4. Standalone compile and run

This file is mainly used to load the graph data directly at the terminal and run the printout results. Here's how to use it:

In TuGraph/build directory make bfs_standalone can get bfs_standalone file, the file is generated with TuGraph/build/output/algo folder.

Run: Go to the TuGraph/build directory and do./output/algo/bfs_standalone -- type [type] -- input_dir [input_dir] -- vertices [vertices] --root (root) - output_dir [output_dir]

Ready to run.

[type] : indicates the type source of the input graph file, including text file, BINARY_FILE binary file, and ODPS source.
[input_dir] : indicates the path of the input graph file folder, which may contain one or more input files. TuGraph will read all the files under [input_dir] when reading the input file. It is required that [input_dir] can only contain the input file and cannot contain other files. Parameters cannot be omitted.
[vertices] : represents the number of vertices in the graph. 0 indicates the number of vertices that the user wants the system to automatically recognize. When is non-zero, it indicates the number of vertices that the user wants to customize. The number of user-defined vertices must be greater than the maximum vertex ID. This parameter can be omitted. The default value is 0.
[root] : indicates the starting vertex id for bfs. The argument cannot be omitted.
[output_dir] : indicates the path of the folder where the output data is saved. The output content is saved to this file, and the parameter cannot be omitted.

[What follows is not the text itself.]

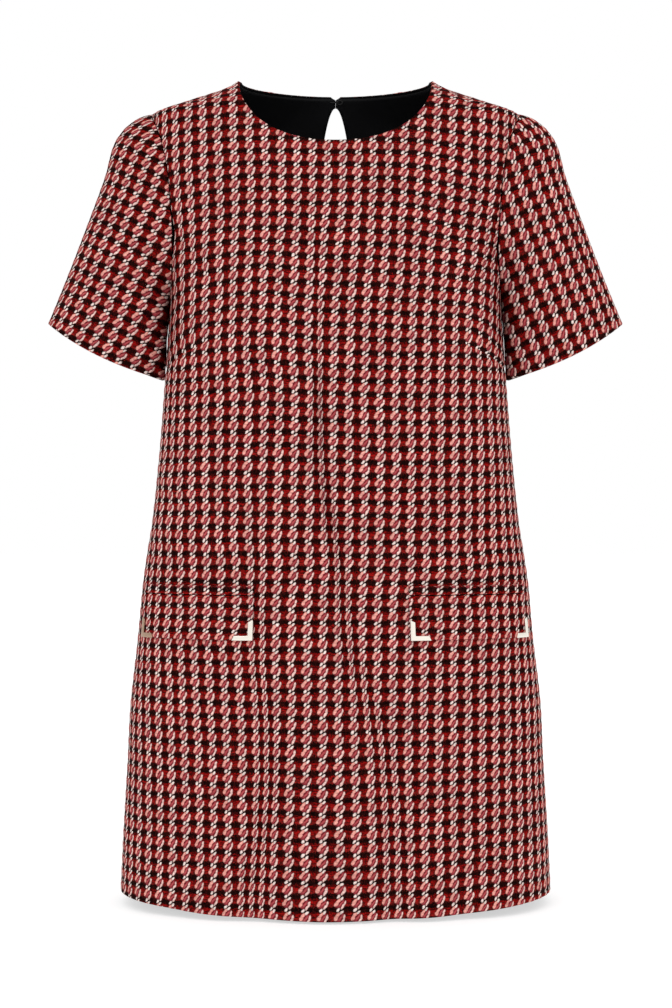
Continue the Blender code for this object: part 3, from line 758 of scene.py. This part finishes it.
def tweed_material():
    """The chain check over its striped ground, dull and rough, with each yarn a little raised."""
    material, tree = new_material("wool_tweed_chain_check", {"Specular IOR Level": 0.02})

    # The repeat lies on the flat cloth. It drifts a little from place to place, as a soft weave does.
    flat = add_node(tree, "UVMap", uv_map="weave")
    drift = vector(tree, "SUBTRACT", noise(tree, flat, 0.035, 1.0, output=1), CENTRE_LEVEL)
    wobble = vector(tree, "SUBTRACT", noise(tree, flat, 0.24, 2.0, output=1), CENTRE_LEVEL)
    moved = vector(tree, "MULTIPLY_ADD", drift, DRIFT, flat)
    moved = vector(tree, "MULTIPLY_ADD", wobble, WOBBLE, moved)
    pitch = (COLUMN_PITCH, ROW_PITCH, 1.0)
    start = (COLUMN_START - pitch[0] / 2, ROW_START - pitch[1] / 2, 0.0)
    repeats = vector(tree, "DIVIDE", vector(tree, "SUBTRACT", moved, start), pitch)
    within = vector(tree, "SUBTRACT", vector(tree, "FRACTION", repeats), (0.5, 0.5, 0.0))
    within = vector(tree, "MULTIPLY", within, pitch)
    cell = vector(tree, "FLOOR", repeats)
    chance = add_node(tree, "TexWhiteNoise", {"Vector": cell}, noise_dimensions="2D")

    # Ground: red weft, streaked along its yarns with darker and browner flecks, and near-black weft.
    streak = noise(tree, moved, detail=3.0, roughness=0.6, stretch=(0.16, 0.75, 1.0))
    streak = remap(tree, streak, (0.36, 0.66), smooth=True)
    fleck = noise(tree, moved, stretch=(0.60, 0.28, 1.0))
    fleck = remap(tree, fleck, (0.48, 0.70), smooth=True)
    red = mix(tree, streak, "#3C0506", "#9C1311")
    red = mix(tree, fleck, red, "#2A0A06")
    black = mix(tree, streak, "#090202", "#1E0806")
    black = mix(tree, fleck, black, "#340D0B")
    up = add_node(tree, "SeparateXYZ", {0: within}, 1)
    red = mix(tree, remap(tree, up, (0.5, -3.5), (0.0, 0.30)), red, "#84302C")
    off_middle = maths(tree, "ABSOLUTE", maths(tree, "SUBTRACT", up, RED_MIDDLE))
    ragged = noise(tree, moved, detail=1.0, stretch=(0.9, 0.6, 1.0))
    off_middle = maths(tree, "MULTIPLY_ADD", ragged, RAGGED, off_middle)
    edge = RED_HALF + RAGGED / 2
    band = remap(tree, off_middle, (edge - BAND_SOFTNESS, edge + BAND_SOFTNESS), smooth=True)
    colour = mix(tree, band, red, black)

    # Chain: each stroke of yarn is a short leaning ellipse, drawn over a painted shade round it for the
    # shadow between the yarns, and painted darker towards its own edges as a round yarn is shaded.
    fibre = add_node(tree, "Mapping", {0: moved, 2: (0, 0, FIBRE_TURN), 3: (0.40, 1.5, 1.0)})
    fibre = remap(tree, noise(tree, fibre), (0.32, 0.68), (0.62, 1.16))
    fibre = maths(tree, "MULTIPLY", fibre, remap(tree, chance, to=(0.86, 1.06)))
    height = remap(tree, band, to=(0.30, 0.12))
    for stroke in CHAIN:
        place = {
            0: within,
            1: (stroke.x, stroke.y, 0),
            2: (0, 0, math.radians(stroke.turn)),
            3: (stroke.along, stroke.across, 1),
        }
        across = add_node(tree, "Mapping", place, vector_type="TEXTURE")
        across = vector(tree, "LENGTH", across, output=1)
        # Painted shade: the colour just outside the stroke is darkened, for the shadow between the yarns.
        painted_shade_round = remap(tree, across, (1.0, 1.5), (STROKE_PAINTED_SHADE[stroke.yarn], 1.0))
        colour = mix(tree, 1.0, colour, painted_shade_round, "MULTIPLY")
        dome = maths(tree, "MULTIPLY", across, across)
        # Painted shade across the yarn: its colour is darker towards its edges, as its round form is shaded,
        # times the fibres' own tone.
        painted_yarn_shade_and_fibre = maths(tree, "MULTIPLY", remap(tree, dome, (1.0, 0.0), (0.74, 1.05)), fibre)
        yarn = mix(tree, 1.0, YARNS[stroke.yarn], painted_yarn_shade_and_fibre, "MULTIPLY")
        colour = mix(tree, remap(tree, across, (1.20, 0.80), smooth=True), colour, yarn)
        height = maths(tree, "MAXIMUM", height, remap(tree, dome, (1.0, 0.0), (0.0, stroke.height)))
    height = maths(tree, "MULTIPLY_ADD", streak, 0.10, height)
    bump = add_node(tree, "Bump", {"Strength": 0.7, "Distance": 0.0012, "Height": height})
    rough = remap(tree, fibre, to=(0.95, 0.82))
    join_shader(tree, {"Base Color": colour, "Roughness": rough, "Normal": bump})
    return material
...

Example Compile the standalone algorithm program at TuGraph/build

make bfs_standalone

Run the text source file in TuGraph/build/output

    ./output/algo/bfs_standalone --type text --input_dir ../test/integration/data/algo/fb_unweighted --root 0

Result：

prepare_cost = 0.10(s)
core_cost = 0.02(s)
found_vertices = 3829
output_cost = 0.00(s)
total_cost = 0.11(s)
DONE.

Result Parameter description is the same as above.

If you do not know the required parameters of a new algorithm, run the./output/algo/bfs_standalone --type odps/text/binary (select one) -h to view the parameters.

At this point, the process of bfs operation on the figure above by TuGraph is complete.